You generally need to submit documents to prove the identity and citizenship of each household member. For adults, a driver's license, state-issued identification card or U.S. passport satisfy the requirement. If you have minor children, you must submit copies of their birth certificates. Proof of income from all sources is required, such as pay stubs or Social Security benefit statements. You may also be asked to provide copies of your current household bills, including a copy of your lease and utility bills. Additional documentation may include immunization records, school records, and letters from family members or relatives paying your bills.
The majority of states provide an online application for SNAP benefits. The USDA Food and Nutrition Service provides links to each state's SNAP online application site. Before you can apply, you'll create an account using your name and Social Security number. You'll also select a username and password to login and complete your application. If you apply online, you can typically check the status of your application online.
Paper applications are often available on the state's SNAP website for you to download and print. You may also pick up an application or apply in person at your local SNAP office. If you don't have transportation, you can call a SNAP office to request an application by mail. Completed applications can be submitted by fax, mail or in-person to the local office.
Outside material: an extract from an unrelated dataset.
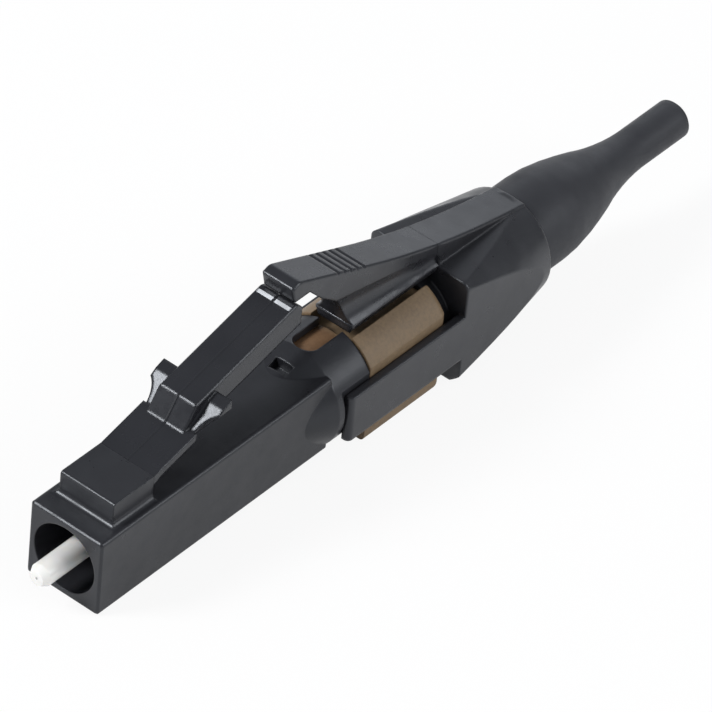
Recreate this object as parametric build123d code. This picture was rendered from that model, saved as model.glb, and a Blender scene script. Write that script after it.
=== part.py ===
from build123d import *
import os

os.makedirs("parts", exist_ok=True)

# LC fibre connector for fitting in the field, with a cam that closes a mechanical splice.
# Millimetres. The fibre's axis is Y and the ferrule points to -Y. +Z is the latch side.
# The origin is on the fibre's axis, in the plane of the plug's front face.

# Plug housing
PLUG_WIDTH = 4.52          # square, what an LC adapter takes
PLUG_EDGE_R = 0.2
SQUARE_END = 16.65         # the square part ends at the flange's rim
BARREL_R = 2.95
BARREL_END = 19.15
FLANGE_LENGTH = 0.4
CONE_START = 14.2          # the cone behind the square starts inside it and grows out of its sides
CONE_START_R = 2.0
RAIL_FLAT_X = 2.6          # flats on the barrel and cam that the rails lie on
FRONT_BORE_R = 1.9
FRONT_BORE_DEPTH = 3.2
SEAT_BORE_R = 1.3
SEAT_Y = 4.0
SPRING_CHAMBER_R = 1.8
CAM_BORE_R = 2.5
CAM_BORE_Y = 15.85
SLOT_WIDTH = 1.45
SLOT_FRONT = 16.65
NOTCH_WIDTH = 1.1
NOTCH_Y = 15.15
NOTCH_LENGTH = 0.6
NOTCH_FLOOR = 2.0

# Latch
ROOT_WIDTH = 3.38
ROOT_FRONT = 1.37
ROOT_TOP = 3.6
ROOT_FOOT_R = 0.33
LATCH_HINGE_Y = 4.2
LATCH_HINGE_Z = 3.1
ARM_WIDTH = 2.3
ARM_END = 15.3
LUG_WIDTH = 4.3
LUG_FRONT = 7.25
LUG_REAR = 9.1
HINGE_GAP = 0.02
MOULD_EDGE = 0.08          # small bevel on the long edges of the arms

# Ferrule, its holder and the splice in it
FERRULE_R = 0.6245         # 1.249 mm ferrule
FERRULE_TIP = -1.95
FERRULE_END = 4.8
FIBRE_R = 0.0625           # 125 micrometre glass
HOLDER_R = 1.3
HOLDER_END = 25.35
HOLDER_FRONT = 3.0
GRIP_GROOVE_R = 0.45       # groove in the ferrule that the holder is moulded into
GRIP_GROOVE_LENGTH = 0.6
RUN_FIT = 0.05
SPLICE_R = 0.85
SPLICE_Y = 15.6
SPLICE_LENGTH = 9.0
LEAD_TUBE_R = 0.8
LEAD_TUBE_END = 31.0
CRIMP_R = 1.2
CRIMP_WALL = 0.2
CRIMP_Y = 25.6
CRIMP_END = 33.6

# Spring
SPRING_WIRE = 0.26
SPRING_MEAN_R = 1.56
SPRING_Y = 5.2
RETAINER_Y = 13.5
SPRING_TURNS = 5

# Cam sleeve
CAM_FIT = 0.05
HEAD_R = 3.05
HEAD_REAR_EDGE_R = 0.45
HEAD_FRONT = BARREL_END + CAM_FIT
HEAD_REAR = 25.05
HEAD_BOTTOM = -3.15
GROOVE_WIDTH = 2.6
GROOVE_FLOOR = 1.85

# Trigger: collar, two rails and the arm
COLLAR_WIDTH = 6.2         # stays inside the 6.25 mm pitch of a duplex pair
COLLAR_TOP = 3.1
COLLAR_BOTTOM = -3.35
COLLAR_Y = 25.87
COLLAR_END = 32.9
COLLAR_REAR_R = 2.98
COLLAR_CORNER_R = 4.2       # out to the rounded corners at the front
COLLAR_HOLE_R = 1.55
RAIL_FRONT = 17.3
RAIL_TOP = 1.05
RAIL_BOTTOM = -1.7
STRAP_WIDTH = 2.0
CREST_Y = 15.1             # the strap's top line falls straight from here, then curves to the rim
CREST_Z = 8.62
CREST_SLOPE = 0.4075
TONGUE_WIDTH = 2.4
TONGUE_TOP = 3.31
TONGUE_BOTTOM = 2.8
TONGUE_FRONT = 19.35
NOSE_Z = 7.53              # underside of the nose, just clear of the latch's end
WEB_X = 0.55               # half the web's thickness at its thinnest, under the nose
WEB_FRONT_R = 1.64
WEB_REAR_R = 0.61
COLLAR_HOLLOW_X = 0.98
GRIP_START = 18.1
GRIP_PITCH = 0.5
GRIP_COUNT = 5

# Boot
BOOT_R = 2.5
BOOT_Y = 28.2
BOOT_END = 46.35
BOOT_SHOULDER_Y = 35.1      # the boot tapers from its shoulder to its waist and on to its tail
BOOT_WAIST_Y = 39.0
BOOT_WAIST_R = 1.78
BOOT_TAIL_Y = 42.7
BOOT_TAIL_R = 1.08
FIBRE_ENTRY_R = 0.5
SOCKET_R = 1.55
SOCKET_END = 35.2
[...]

Applications can take up to 30 days to process. If you have little or no money and need help immediately, you may qualify for emergency benefits within seven days of applying. After your application is processed, you'll receive a notice in the mail letting you know whether your application was approved or denied. If you're approved, the notice indicates the monthly benefit amount and deposit date. Your EBT card also arrives in the mail. You'll need to activate the card and select a personal identification number before you using it. Generally, you may call the state's EBT customer service line to activate the card or visit the EBT website for online activation.